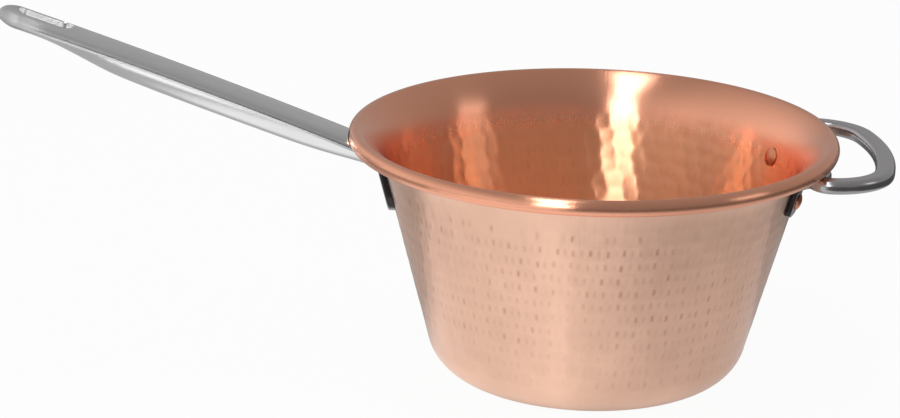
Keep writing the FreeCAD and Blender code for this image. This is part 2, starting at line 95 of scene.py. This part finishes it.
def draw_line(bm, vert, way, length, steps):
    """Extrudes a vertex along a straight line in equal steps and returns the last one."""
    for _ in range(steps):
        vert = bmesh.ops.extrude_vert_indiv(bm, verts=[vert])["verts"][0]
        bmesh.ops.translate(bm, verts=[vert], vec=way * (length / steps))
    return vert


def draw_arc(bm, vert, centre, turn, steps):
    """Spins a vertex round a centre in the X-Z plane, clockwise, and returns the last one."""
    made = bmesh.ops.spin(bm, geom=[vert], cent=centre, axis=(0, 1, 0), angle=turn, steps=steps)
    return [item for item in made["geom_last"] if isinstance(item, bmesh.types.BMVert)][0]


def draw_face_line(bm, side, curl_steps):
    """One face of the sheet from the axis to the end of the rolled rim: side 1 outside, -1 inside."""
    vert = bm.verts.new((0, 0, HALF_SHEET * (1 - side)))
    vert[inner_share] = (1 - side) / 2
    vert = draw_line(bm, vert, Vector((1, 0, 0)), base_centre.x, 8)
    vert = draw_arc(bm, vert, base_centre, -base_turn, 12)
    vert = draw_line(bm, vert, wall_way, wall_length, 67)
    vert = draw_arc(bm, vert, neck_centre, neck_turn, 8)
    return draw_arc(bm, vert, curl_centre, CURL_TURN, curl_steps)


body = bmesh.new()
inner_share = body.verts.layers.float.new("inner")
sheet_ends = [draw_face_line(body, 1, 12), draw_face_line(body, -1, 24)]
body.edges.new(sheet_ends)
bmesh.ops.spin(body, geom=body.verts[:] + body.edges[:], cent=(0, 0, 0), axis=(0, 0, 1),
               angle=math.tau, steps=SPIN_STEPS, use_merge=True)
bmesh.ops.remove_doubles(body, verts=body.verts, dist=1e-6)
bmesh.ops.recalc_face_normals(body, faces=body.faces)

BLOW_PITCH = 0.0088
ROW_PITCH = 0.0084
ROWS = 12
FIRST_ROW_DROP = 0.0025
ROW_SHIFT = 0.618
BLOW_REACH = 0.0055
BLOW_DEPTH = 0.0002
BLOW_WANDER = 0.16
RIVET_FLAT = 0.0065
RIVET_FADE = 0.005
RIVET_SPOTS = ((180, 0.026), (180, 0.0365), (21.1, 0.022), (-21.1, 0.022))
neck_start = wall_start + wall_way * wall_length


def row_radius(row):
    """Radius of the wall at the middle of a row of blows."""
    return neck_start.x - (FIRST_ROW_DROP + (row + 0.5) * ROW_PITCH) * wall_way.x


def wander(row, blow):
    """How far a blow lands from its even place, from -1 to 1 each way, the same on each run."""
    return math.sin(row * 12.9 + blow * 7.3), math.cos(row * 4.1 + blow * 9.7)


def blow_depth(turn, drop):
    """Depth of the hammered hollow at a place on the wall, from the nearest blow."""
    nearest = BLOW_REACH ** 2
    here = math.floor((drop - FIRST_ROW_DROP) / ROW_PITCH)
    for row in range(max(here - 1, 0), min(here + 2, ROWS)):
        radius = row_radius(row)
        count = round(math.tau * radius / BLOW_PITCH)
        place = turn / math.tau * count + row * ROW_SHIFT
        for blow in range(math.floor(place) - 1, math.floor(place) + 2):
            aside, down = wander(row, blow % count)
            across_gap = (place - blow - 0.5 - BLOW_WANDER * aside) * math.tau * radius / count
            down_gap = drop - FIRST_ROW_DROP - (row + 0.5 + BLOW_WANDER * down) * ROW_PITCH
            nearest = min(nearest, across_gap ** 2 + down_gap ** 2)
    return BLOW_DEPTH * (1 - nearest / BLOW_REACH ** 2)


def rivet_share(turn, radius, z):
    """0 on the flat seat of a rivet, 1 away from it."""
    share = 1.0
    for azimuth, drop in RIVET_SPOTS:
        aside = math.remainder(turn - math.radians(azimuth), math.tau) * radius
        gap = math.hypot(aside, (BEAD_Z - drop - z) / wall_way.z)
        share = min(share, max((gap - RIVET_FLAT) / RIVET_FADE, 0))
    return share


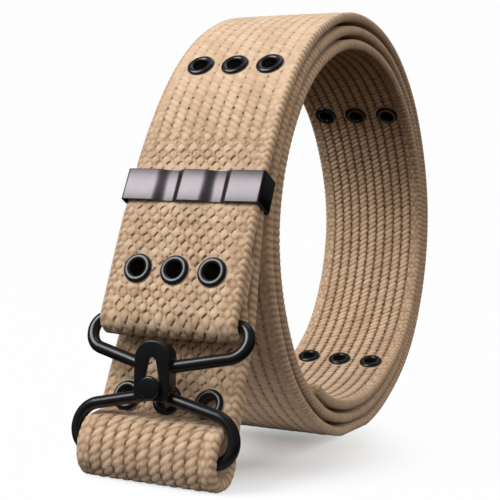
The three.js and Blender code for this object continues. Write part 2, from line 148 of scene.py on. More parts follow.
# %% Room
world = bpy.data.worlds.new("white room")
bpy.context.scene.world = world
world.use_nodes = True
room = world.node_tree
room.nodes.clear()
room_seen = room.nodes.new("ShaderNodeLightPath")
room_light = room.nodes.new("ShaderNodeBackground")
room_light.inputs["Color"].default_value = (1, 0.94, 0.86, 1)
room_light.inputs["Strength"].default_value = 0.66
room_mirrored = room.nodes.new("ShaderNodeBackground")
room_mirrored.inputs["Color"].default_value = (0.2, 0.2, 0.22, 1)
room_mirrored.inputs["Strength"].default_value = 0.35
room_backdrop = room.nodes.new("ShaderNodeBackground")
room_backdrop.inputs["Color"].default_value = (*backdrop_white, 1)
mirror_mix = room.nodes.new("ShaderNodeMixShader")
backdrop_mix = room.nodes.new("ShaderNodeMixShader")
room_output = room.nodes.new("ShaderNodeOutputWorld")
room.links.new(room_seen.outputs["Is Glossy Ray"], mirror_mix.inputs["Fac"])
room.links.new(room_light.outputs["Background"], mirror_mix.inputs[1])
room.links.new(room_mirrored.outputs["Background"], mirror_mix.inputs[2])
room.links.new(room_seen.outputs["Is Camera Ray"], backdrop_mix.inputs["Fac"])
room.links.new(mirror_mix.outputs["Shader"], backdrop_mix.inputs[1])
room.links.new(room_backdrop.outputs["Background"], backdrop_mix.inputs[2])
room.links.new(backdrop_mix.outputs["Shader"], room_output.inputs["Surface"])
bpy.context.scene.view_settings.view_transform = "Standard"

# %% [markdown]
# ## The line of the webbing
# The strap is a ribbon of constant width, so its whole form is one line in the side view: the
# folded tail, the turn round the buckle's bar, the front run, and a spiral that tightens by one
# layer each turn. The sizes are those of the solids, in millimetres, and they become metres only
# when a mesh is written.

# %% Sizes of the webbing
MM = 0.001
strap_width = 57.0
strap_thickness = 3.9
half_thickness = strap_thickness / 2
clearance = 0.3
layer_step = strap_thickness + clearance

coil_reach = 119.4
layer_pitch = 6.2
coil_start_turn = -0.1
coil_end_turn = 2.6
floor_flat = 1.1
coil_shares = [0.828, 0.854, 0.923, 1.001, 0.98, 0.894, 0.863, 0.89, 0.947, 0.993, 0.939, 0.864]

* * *

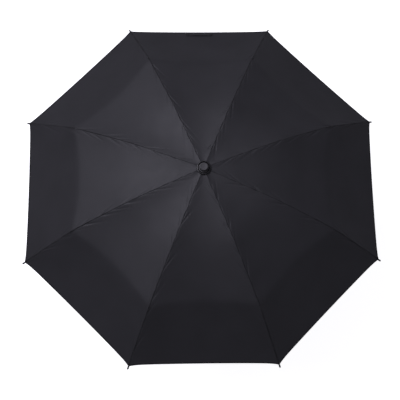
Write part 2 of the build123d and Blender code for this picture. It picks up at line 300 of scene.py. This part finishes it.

...

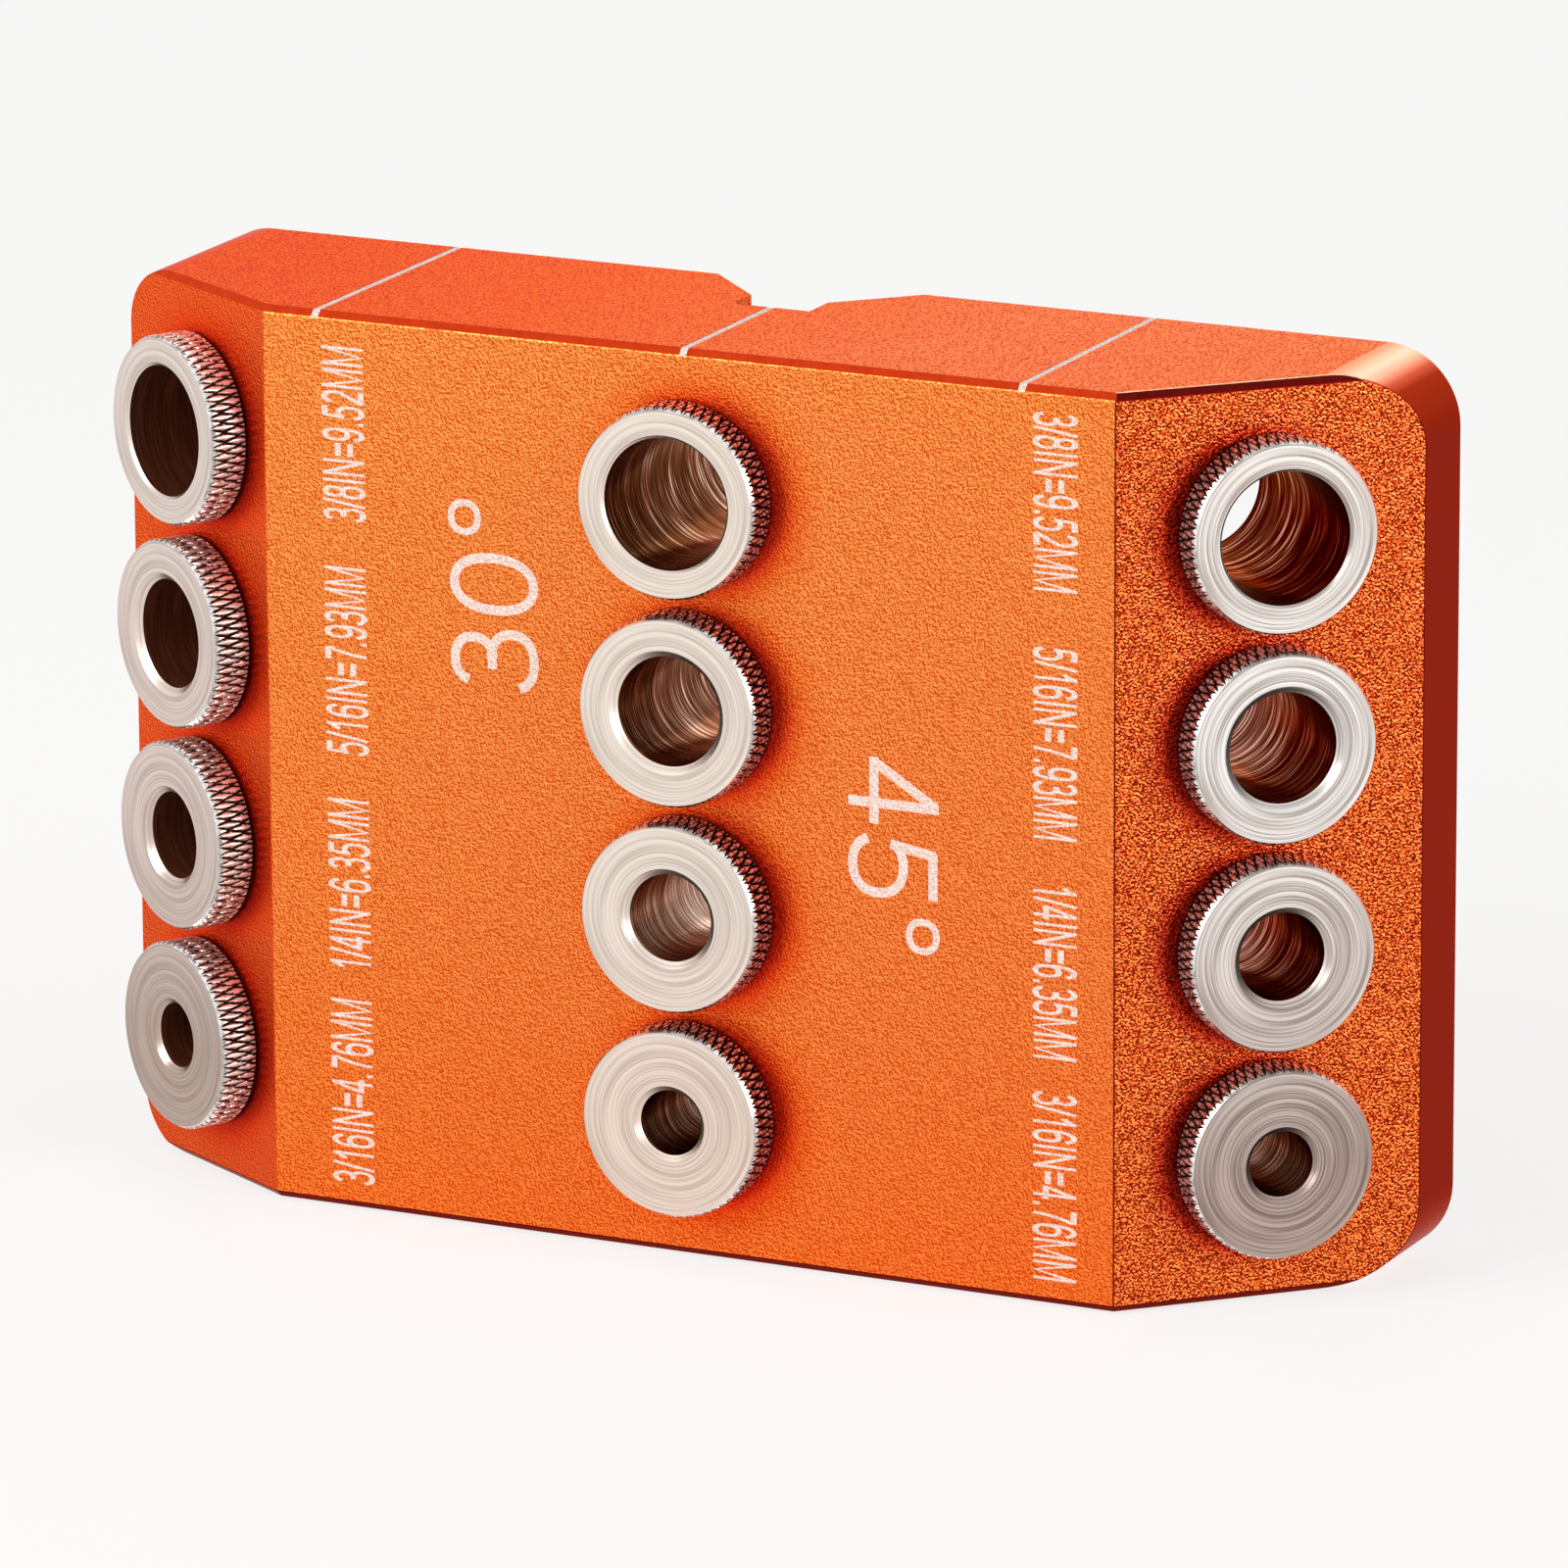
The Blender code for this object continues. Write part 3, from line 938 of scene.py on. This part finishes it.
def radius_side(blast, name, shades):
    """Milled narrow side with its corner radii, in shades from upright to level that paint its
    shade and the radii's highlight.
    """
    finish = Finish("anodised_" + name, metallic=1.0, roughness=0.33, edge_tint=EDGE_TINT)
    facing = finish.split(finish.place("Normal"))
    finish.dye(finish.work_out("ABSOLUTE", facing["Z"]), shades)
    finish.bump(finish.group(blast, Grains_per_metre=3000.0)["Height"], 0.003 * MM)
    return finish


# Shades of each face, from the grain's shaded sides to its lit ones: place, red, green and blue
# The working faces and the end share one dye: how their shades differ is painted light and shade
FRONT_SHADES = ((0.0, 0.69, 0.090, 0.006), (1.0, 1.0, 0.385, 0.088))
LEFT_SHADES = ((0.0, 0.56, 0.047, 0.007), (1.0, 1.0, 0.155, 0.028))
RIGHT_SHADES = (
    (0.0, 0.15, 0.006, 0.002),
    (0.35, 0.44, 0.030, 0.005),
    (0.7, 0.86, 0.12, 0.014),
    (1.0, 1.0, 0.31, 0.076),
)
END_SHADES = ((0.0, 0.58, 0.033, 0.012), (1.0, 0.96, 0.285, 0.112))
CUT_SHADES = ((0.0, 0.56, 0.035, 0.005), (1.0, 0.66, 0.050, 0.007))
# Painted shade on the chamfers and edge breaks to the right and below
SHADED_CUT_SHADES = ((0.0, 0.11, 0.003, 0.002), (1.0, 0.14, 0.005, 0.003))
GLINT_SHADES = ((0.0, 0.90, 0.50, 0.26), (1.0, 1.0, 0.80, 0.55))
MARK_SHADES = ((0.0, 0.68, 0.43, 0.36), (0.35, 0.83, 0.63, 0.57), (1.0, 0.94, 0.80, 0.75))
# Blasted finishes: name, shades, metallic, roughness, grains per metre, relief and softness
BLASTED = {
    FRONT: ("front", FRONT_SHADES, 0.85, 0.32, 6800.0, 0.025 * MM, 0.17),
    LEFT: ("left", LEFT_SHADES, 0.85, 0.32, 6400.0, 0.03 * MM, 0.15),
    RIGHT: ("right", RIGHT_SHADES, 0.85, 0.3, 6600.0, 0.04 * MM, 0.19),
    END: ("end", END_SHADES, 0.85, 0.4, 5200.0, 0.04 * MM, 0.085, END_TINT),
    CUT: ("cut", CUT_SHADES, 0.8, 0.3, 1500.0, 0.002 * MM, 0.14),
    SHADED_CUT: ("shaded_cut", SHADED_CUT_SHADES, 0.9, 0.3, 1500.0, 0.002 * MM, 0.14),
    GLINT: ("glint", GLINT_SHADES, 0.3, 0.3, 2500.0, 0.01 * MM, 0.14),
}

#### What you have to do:
From the entries above, extract only the lines running from the one containing "Keep writing the" through the one containing "neck_start = wall_start", inclusive.

#### The answer:
Keep writing the FreeCAD and Blender code for this image. This is part 2, starting at line 95 of scene.py. This part finishes it.
def draw_line(bm, vert, way, length, steps):
    """Extrudes a vertex along a straight line in equal steps and returns the last one."""
    for _ in range(steps):
        vert = bmesh.ops.extrude_vert_indiv(bm, verts=[vert])["verts"][0]
        bmesh.ops.translate(bm, verts=[vert], vec=way * (length / steps))
    return vert


def draw_arc(bm, vert, centre, turn, steps):
    """Spins a vertex round a centre in the X-Z plane, clockwise, and returns the last one."""
    made = bmesh.ops.spin(bm, geom=[vert], cent=centre, axis=(0, 1, 0), angle=turn, steps=steps)
    return [item for item in made["geom_last"] if isinstance(item, bmesh.types.BMVert)][0]


def draw_face_line(bm, side, curl_steps):
    """One face of the sheet from the axis to the end of the rolled rim: side 1 outside, -1 inside."""
    vert = bm.verts.new((0, 0, HALF_SHEET * (1 - side)))
    vert[inner_share] = (1 - side) / 2
    vert = draw_line(bm, vert, Vector((1, 0, 0)), base_centre.x, 8)
    vert = draw_arc(bm, vert, base_centre, -base_turn, 12)
    vert = draw_line(bm, vert, wall_way, wall_length, 67)
    vert = draw_arc(bm, vert, neck_centre, neck_turn, 8)
    return draw_arc(bm, vert, curl_centre, CURL_TURN, curl_steps)


body = bmesh.new()
inner_share = body.verts.layers.float.new("inner")
sheet_ends = [draw_face_line(body, 1, 12), draw_face_line(body, -1, 24)]
body.edges.new(sheet_ends)
bmesh.ops.spin(body, geom=body.verts[:] + body.edges[:], cent=(0, 0, 0), axis=(0, 0, 1),
               angle=math.tau, steps=SPIN_STEPS, use_merge=True)
bmesh.ops.remove_doubles(body, verts=body.verts, dist=1e-6)
bmesh.ops.recalc_face_normals(body, faces=body.faces)

BLOW_PITCH = 0.0088
ROW_PITCH = 0.0084
ROWS = 12
FIRST_ROW_DROP = 0.0025
ROW_SHIFT = 0.618
BLOW_REACH = 0.0055
BLOW_DEPTH = 0.0002
BLOW_WANDER = 0.16
RIVET_FLAT = 0.0065
RIVET_FADE = 0.005
RIVET_SPOTS = ((180, 0.026), (180, 0.0365), (21.1, 0.022), (-21.1, 0.022))
neck_start = wall_start + wall_way * wall_length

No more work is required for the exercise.